Zelf was ik toen net geboren en ongeveer een week oud. Mijn vader, Jan Buiting, was met zijn medewerker Gerrit Dokter en de buurjongen van Gerrit, Dick Meertens - toen 14 jaar oud - bezig achter de boerderij. Ze hadden gras gemaaid om te hooien. Mijn vader had toen nog een gemengd bedrijf en het eerste gedeelte van de plaats achter de boerderij was toen grasland. Op hoofdlijnen was de situatie vergelijkbaar met nu, echter is nu alles akkerbouw.
De Dideldomweg bestond nog niet en de plaats had richting Gasselterboerveensemond een lengte van 2 kilometer. Deze percelen waren alleen bereikbaar over een smalle laan langs de wijk (kanaaltje voor de afwatering van het veen en het vervoer van de turf per schip - zie link)
Van oudsher waren de plaatsen ongeveer 80 meter breed en tussen 2 wijken lagen 2 plaatsen onderling gescheiden door een zwetsloot. De wijk achter onze boerderij was dus 2000 meter lang en kwam uit op een kopwijk of dwarsdiep die weer de verbinding vormde met de Gasselterboerveensemond. In 1953 kon er nog gevaren worden van de boerderij naar Stadskanaal.De wijk was trouwens niet erg diep, ongeveer een meter water en heel veel modder op de bodem. Het water stond zeker voor huidige begrippen wel hoog, ongeveer een halve meter onder het maaiveld.
Bij de terugkeer van het land naar de boerderij reed Gerrit op de autotrekker, een omgebouwde A Ford, over de laan. Mijn vader en Dick volgden lopend. Wat de oorzaak geweest is, is niet duidelijk maar Gerrit kwam met de autotrekker in de wijk. De trekker lag op zn kop, de banden staken net boven 't water uit en Gerrit zat er bekneld onder, onder water. Vader en Dick zijn direct in 't water gesprongen om hem eronder vandaan te krijgen, wat niet lukte.
Piet Venema was 5 plaatsen verderop bezig op 't land van Harm Roossien (later Geert Roossien), Gasselterboerveen 20. Het is niet bekend of hij 't heeft gezien of geschreeuw heeft gehoord, hij is in ieder geval direct beginnen te rennen, dwars over de plaatsen, door twee wijken en twee zwetsloten naar de plek des onheils. Een afstand van ruim 400 meter. Toen Piet er was, zijn ze met zijn drieën in staat geweest om de trekker op te tillen en te kantelen dat ze Gerrit boven water kregen.

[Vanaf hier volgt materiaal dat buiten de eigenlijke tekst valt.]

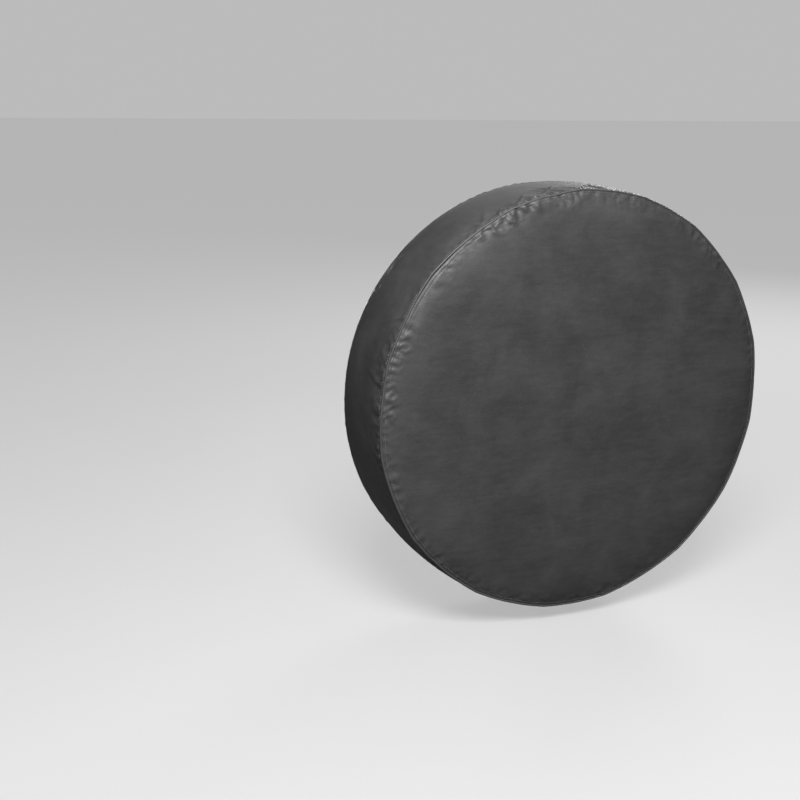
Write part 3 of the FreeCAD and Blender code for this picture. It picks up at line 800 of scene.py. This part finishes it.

Hij had dusdanig diep onder water gezeten dat zijn hoofd in de modder was gedrukt en hij nauwelijks water had binnen gekregen. Tot grote verbazing van het drietal kwam Gerrit, na mond op mond beademing redelijk snel bij. De modder had zijn leven gered. Hij heeft tenminste tussen de 3,5 en 4 minuten onder water gezeten.
Mijn vader is naar de boerderij gegaan, heeft mijn moeder gevraagd dr. Mulder dokter te bellen en is met paard en wagen Gerrit gaan halen. Dr. Mulder constateerde dat het goed ging met Gerrit, vervoer naar een ziekenhuis was niet nodig volgens hem, dagje kalm aan.
Mijn moeder heeft Gerrit onder de douche gezet, schone kleren gegeven en in bed gestopt. Vader heeft hem een uurtje later in een geleende auto naar huis gebracht. Gerrit wilde de volgende dag gewoon weer aan het werk op de boerderij. Dat liep anders. Hij heeft toch geruime tijd last gehad van de naweeën. Zijn vervuilde longen leidden er toe dat hij ruim een maand niet kon werken.
De betreffende wijk bestaat sinds 1959 niet meer. Bij de kanalisatie van de Hunze werd hier de nu nog bestaande hoofdafwatering gegraven.